Signed attendance sheets

• Copies of signed attendance sheets. When you hold safety meetings or training, or sessions explaining the company's harassment policies, or provide training for managers related to hiring/firing/discipline, make sure employees sign in on a sheet indicating they attended the session, King recommended. Then put a copy of the sign-in sheet in each employee's personnel file. "It's not mandatory or required, but if you're not doing it, you're leaving yourself open for a lawsuit that you might avoid if you just log the attendance," he said.

• Other education and training records. If you send an employee through I-CAR classes or other training or certification, keep a record of this in that employee's personnel file, King recommends. This will help you consistently keep all such documentation together.

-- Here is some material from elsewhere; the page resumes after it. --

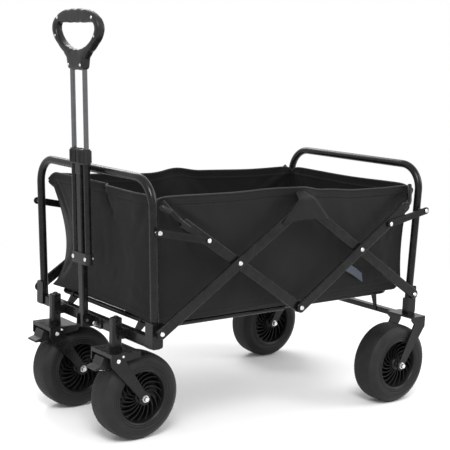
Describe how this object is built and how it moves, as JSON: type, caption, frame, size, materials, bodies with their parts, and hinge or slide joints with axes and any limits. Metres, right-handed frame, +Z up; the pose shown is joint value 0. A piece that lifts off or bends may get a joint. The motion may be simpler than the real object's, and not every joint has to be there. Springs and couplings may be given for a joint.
{
  "type": "folding camp wagon",
  "caption": "Collapsible four-wheeled wagon: scissor side frame, fabric basket, swivelling front casters with foot brakes, fixed rear wheels and telescopic pull handle.",
  "frame": {"origin": "on the ground, at the middle of the length and width", "axes": "+X towards the rear, +Y towards the left side of the wagon, +Z up"},
  "size_m": [0.9154, 0.605, 0.9497],
  "materials": {
    "frame_paint": "black powder coat, semi-gloss",
    "zinc": "bright zinc plate",
    "bright_steel": "satin bright steel tube",
    "black_plastic": "moulded nylon",
    "grip_plastic": "soft-touch moulding",
    "hub_plastic": "moulded polypropylene",
    "tyre": "fine-treaded foam tyre",
    "basket_fabric": "coated oxford weave",
    "floor_fabric": "oxford weave over padded board"
  },
  "bodies": {
    "front_frame": {"front_hoop": "frame_paint", "front_crossbar": "frame_paint", "front_brackets": "frame_paint", "front_frame_pins": "zinc", "caster_housings": "frame_paint", "handle_clevis": "frame_paint", "front_panel": "basket_fabric", "side_panel_left": "basket_fabric", "side_panel_right": "basket_fabric"},
    "rear_frame": {"rear_hoop": "frame_paint", "rear_crossbar": "frame_paint", "rear_brackets": "frame_paint", "rear_frame_pins": "zinc", "rear_forks": "frame_paint", "rear_axles": "zinc", "rear_panel": "basket_fabric"},
    "front_floor": {"front_floor_frame": "frame_paint", "front_floor_board": "floor_fabric"},
    "rear_floor": {"rear_floor_frame": "frame_paint", "rear_floor_board": "floor_fabric"},
    "handle": {"handle_post": "frame_paint", "handle_outer_tubes": "frame_paint", "handle_collar": "black_plastic", "handle_lower_bracket": "black_plastic"},
    "handle_slide": {"handle_inner_tubes": "bright_steel", "handle_grip": "grip_plastic"},
    "front_lower_bar_left": {"front_lower_bar_left": "frame_paint", "front_lower_bar_rivets_left": "zinc"},
    "front_upper_bar_left": {"front_upper_bar_left": "frame_paint", "front_upper_bar_rivet_left": "zinc"},
    "rear_lower_bar_left": {"rear_lower_bar_left": "frame_paint", "rear_lower_bar_rivet_left": "zinc"},
    "rear_upper_bar_left": {"rear_upper_bar_left": "frame_paint"},
    "pocket_left": {"bar_pocket_left": "basket_fabric"},
    "front_link_left": {"front_link_left": "frame_paint"},
    "rear_link_left": {"rear_link_left": "frame_paint"},
    "caster_left": {"caster_fork_left": "frame_paint", "caster_axle_left": "zinc"},
    "brake_left": {"brake_pedal_left": "black_plastic"},
    "front_wheel_left": {"front_wheel_left_tyre": "tyre", "front_wheel_left_hub": "hub_plastic"},
    "rear_wheel_left": {"rear_wheel_left_tyre": "tyre", "rear_wheel_left_hub": "hub_plastic"},
    "front_lower_bar_right": {"front_lower_bar_right": "frame_paint", "front_lower_bar_rivets_right": "zinc"},
    "front_upper_bar_right": {"front_upper_bar_right": "frame_paint", "front_upper_bar_rivet_right": "zinc"},
    "rear_lower_bar_right": {"rear_lower_bar_right": "frame_paint", "rear_lower_bar_rivet_right": "zinc"},
    "rear_upper_bar_right": {"rear_upper_bar_right": "frame_paint"},
    "pocket_right": {"bar_pocket_right": "basket_fabric"},
    "front_link_right": {"front_link_right": "frame_paint"},
    "rear_link_right": {"rear_link_right": "frame_paint"},
    "caster_right": {"caster_fork_right": "frame_paint", "caster_axle_right": "zinc"},
    "brake_right": {"brake_pedal_right": "black_plastic"},
    "front_wheel_right": {"front_wheel_right_tyre": "tyre", "front_wheel_right_hub": "hub_plastic"},
    "rear_wheel_right": {"rear_wheel_right_tyre": "tyre", "rear_wheel_right_hub": "hub_plastic"}
  },
  "joints": [
    {"name": "fold", "type": "hinge", "parent": "front_frame", "child": "front_lower_bar_left", "pos_m": [-0.36575, 0.27025, 0.272], "axis": [0, -1, 0], "range_deg": [0, 41.8], "deforming": ["side_panel_left", "side_panel_right", "front_floor_board", "rear_floor_board"]},
    {"name": "front_upper_bar_left_pivot", "type": "hinge", "parent": "front_lower_bar_left", "child": "front_upper_bar_left", "pos_m": [-0.15975, 0.26175, 0.4068], "axis": [0, -1, 0], "range_deg": [-83.65, 0]},
    {"name": "rear_lower_bar_left_pivot", "type": "hinge", "parent": "front_lower_bar_left", "child": "rear_lower_bar_left", "pos_m": [0.02825, 0.27025, 0.52983], "axis": [0, -1, 0], "range_deg": [-83.65, 0]},
    {"name": "rear_upper_bar_left_pivot", "type": "hinge", "parent": "rear_lower_bar_left", "child": "rear_upper_bar_left", "pos_m": [0.21625, 0.27025, 0.4068], "axis": [0, -1, 0], "range_deg": [0, 83.65]},
    {"name": "pocket_left_pivot", "type": "hinge", "parent": "front_lower_bar_left", "child": "pocket_left", "pos_m": [0.02825, 0.27025, 0.52983], "axis": [0, -1, 0], "range_deg": [-41.85, 0]},
    {"name": "front_link_left_pivot", "type": "hinge", "parent": "front_frame", "child": "front_link_left", "pos_m": [-0.37562, 0.27025, 0.48958], "axis": [0, -1, 0], "range_deg": [0, 80.35]},
    {"name": "rear_link_left_pivot", "type": "hinge", "parent": "rear_frame", "child": "rear_link_left", "pos_m": [0.43212, 0.27025, 0.48958], "axis": [0, -1, 0], "range_deg": [-80.35, 0]},
    {"name": "front_lower_bar_right_pivot", "type": "hinge", "parent": "front_frame", "child": "front_lower_bar_right", "pos_m": [-0.36575, -0.27025, 0.272], "axis": [0, -1, 0], "range_deg": [0, 41.85]},
    {"name": "front_upper_bar_right_pivot", "type": "hinge", "parent": "front_lower_bar_right", "child": "front_upper_bar_right", "pos_m": [-0.15975, -0.26175, 0.4068], "axis": [0, -1, 0], "range_deg": [-83.65, 0]},
    {"name": "rear_lower_bar_right_pivot", "type": "hinge", "parent": "front_lower_bar_right", "child": "rear_lower_bar_right", "pos_m": [0.02825, -0.27025, 0.52983], "axis": [0, -1, 0], "range_deg": [-83.65, 0]},
    {"name": "rear_upper_bar_right_pivot", "type": "hinge", "parent": "rear_lower_bar_right", "child": "rear_upper_bar_right", "pos_m": [0.21625, -0.27025, 0.4068], "axis": [0, -1, 0], "range_deg": [0, 83.65]},
    {"name": "pocket_right_pivot", "type": "hinge", "parent": "front_lower_bar_right", "child": "pocket_right", "pos_m": [0.02825, -0.27025, 0.52983], "axis": [0, -1, 0], "range_deg": [-41.85, 0]},
    {"name": "front_link_right_pivot", "type": "hinge", "parent": "front_frame", "child": "front_link_right", "pos_m": [-0.37562, -0.27025, 0.48958], "axis": [0, -1, 0], "range_deg": [0, 80.35]},
    {"name": "rear_link_right_pivot", "type": "hinge", "parent": "rear_frame", "child": "rear_link_right", "pos_m": [0.43212, -0.27025, 0.48958], "axis": [0, -1, 0], "range_deg": [-80.35, 0]},
    {"name": "rear_frame_pivot", "type": "hinge", "parent": "rear_lower_bar_left", "child": "rear_frame", "pos_m": [0.42225, 0.26175, 0.272], "axis": [0, -1, 0], "range_deg": [0, 41.85]},
    {"name": "front_floor_hinge", "type": "hinge", "parent": "front_frame", "child": "front_floor", "pos_m": [-0.33415, 0, 0.272], "axis": [0, -1, 0], "range_deg": [0, 75.63]},
    {"name": "rear_floor_hinge", "type": "hinge", "parent": "rear_frame", "child": "rear_floor", "pos_m": [0.39065, 0, 0.272], "axis": [0, -1, 0], "range_deg": [-75.63, 0]},
    {"name": "caster_swivel_left", "type": "hinge", "parent": "front_frame", "child": "caster_left", "pos_m": [-0.39575, 0.136, 0.242], "axis": [0, 0, 1], "continuous": true},
    {"name": "front_wheel_left_spin", "type": "hinge", "parent": "caster_left", "child": "front_wheel_left", "pos_m": [-0.34225, 0.136, 0.1], "axis": [0, 1, 0], "continuous": true},
    {"name": "rear_wheel_left_spin", "type": "hinge", "parent": "rear_frame", "child": "rear_wheel_left", "pos_m": [0.35775, 0.25, 0.1], "axis": [0, 1, 0], "continuous": true},
    {"name": "brake_left_press", "type": "hinge", "parent": "caster_left", "child": "brake_left", "pos_m": [-0.41575, 0.136, 0.191], "axis": [0, -1, 0], "range_deg": [0, 14], "stiffness_Nm_per_rad": 1, "springref_deg": -5.73},
    {"name": "caster_swivel_right", "type": "hinge", "parent": "front_frame", "child": "caster_right", "pos_m": [-0.39575, -0.136, 0.242], "axis": [0, 0, 1], "continuous": true},
    {"name": "front_wheel_right_spin", "type": "hinge", "parent": "caster_right", "child": "front_wheel_right", "pos_m": [-0.34225, -0.136, 0.1], "axis": [0, 1, 0], "continuous": true},
    {"name": "rear_wheel_right_spin", "type": "hinge", "parent": "rear_frame", "child": "rear_wheel_right", "pos_m": [0.35775, -0.25, 0.1], "axis": [0, 1, 0], "continuous": true},
    {"name": "brake_right_press", "type": "hinge", "parent": "caster_right", "child": "brake_right", "pos_m": [-0.41575, -0.136, 0.191], "axis": [0, -1, 0], "range_deg": [0, 14], "stiffness_Nm_per_rad": 1, "springref_deg": -5.73},
    {"name": "handle_tilt", "type": "hinge", "parent": "front_frame", "child": "handle", "pos_m": [-0.39575, 0, 0.25], "axis": [0, -1, 0], "range_deg": [0, 80]},
    {"name": "handle_telescope", "type": "slide", "parent": "handle", "child": "handle_slide", "axis": [0.0419, 0, -0.9991], "range_m": [0, 0.17]}
  ],
  "couplings": [
    {"joint": "front_upper_bar_left_pivot", "follows": "fold", "ratio": -2},
    {"joint": "rear_lower_bar_left_pivot", "follows": "fold", "ratio": -2},
    {"joint": "rear_upper_bar_left_pivot", "follows": "fold", "ratio": 2},
    {"joint": "pocket_left_pivot", "follows": "fold", "ratio": -1},
    {"joint": "front_link_left_pivot", "follows": "fold", "ratio": 1.9211},
    {"joint": "rear_link_left_pivot", "follows": "fold", "ratio": -1.9211},
    {"joint": "front_lower_bar_right_pivot", "follows": "fold", "ratio": 1},
    {"joint": "front_upper_bar_right_pivot", "follows": "fold", "ratio": -2},
    {"joint": "rear_lower_bar_right_pivot", "follows": "fold", "ratio": -2},
    {"joint": "rear_upper_bar_right_pivot", "follows": "fold", "ratio": 2},
    {"joint": "pocket_right_pivot", "follows": "fold", "ratio": -1},
    {"joint": "front_link_right_pivot", "follows": "fold", "ratio": 1.9211},
    {"joint": "rear_link_right_pivot", "follows": "fold", "ratio": -1.9211},
    {"joint": "rear_frame_pivot", "follows": "fold", "ratio": 1},
    {"joint": "front_floor_hinge", "follows": "fold", "ratio": 1.8081},
    {"joint": "rear_floor_hinge", "follows": "fold", "ratio": -1.8081}
  ]
}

• Performance-related notices. Records of all warnings, commendations, counseling, discipline or termination of employees should be kept in their personnel file. "If you write someone up, that goes in the personnel file and not somewhere else," King said.

Review files at appraisals

Records of performance appraisals - something King recommends employers conduct on a "regular basis" - should also be kept in the personnel file.

"You can decide what a regular basis is," King told shop owners at one industry gathering. "But I recommend at least regularly. Make sure you're honest about it. Don't say everything is wonderful if it's not. Nothing's worse that trying to get rid of an employee for misconduct or poor performance and you go back through the personnel file and every review they've ever had says 'excellent,' and 'wonderful.' Remember, in a performance appraisal, you're trying to help them improve."

A number of attorneys and consultants say the performance appraisal can also serve as a regular time line for employers to privately review the employee's personnel file, making sure it is complete and orderly, and includes only what it should.

John Yoswick is a freelance writer based in Portland, Ore., who has been writing about the automotive industry since 1988.